Carl Marx was the First Real Globalist
Politics / Economic Theory Jun 18, 2009 - 11:46 AM GMTWilliam Bowles writes: If nothing else, the wholesale plunder of the planet’s natural resources has brought into sharp focus the necessity for some kind of global (and globally enforceable) regulation of what’s left of the planet’s precious cargo of life. But can capitalism undertake such a task? Not only that, is it willing to do so and is even some kind of ‘reformed’ capitalism capable of doing so given that the basic drive of capitalism is expand or die.

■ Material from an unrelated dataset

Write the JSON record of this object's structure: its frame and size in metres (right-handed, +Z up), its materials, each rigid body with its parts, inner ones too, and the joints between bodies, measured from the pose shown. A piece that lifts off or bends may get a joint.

The clarion call of Marx and his 19th century socialists was Internationalism, ‘All Workers of the World Unite’, predicated as it was on the globalizing nature of industrial capitalism as it sought to expand the capitalist market into every nook and cranny where there was a buck to be made. And in so doing, Marx correctly predicted that industrial capitalism would create an organized and politically conscious working class wherever it spread, who were at the time, the most advanced section of working people, and that it would be the organized working class ‘led’ by a revolutionary organization that would do away with capitalism and replace it with a rational, planned socialist economy.
So much for the theory. The practice has taught some of us valuable lessons about just how difficult it is to build a socialist economy and not merely because we had nothing but theory to go on but also because the dominant capitalist states were determined that any and all alternatives to capitalism would and should fail and crucially, should be seen to fail.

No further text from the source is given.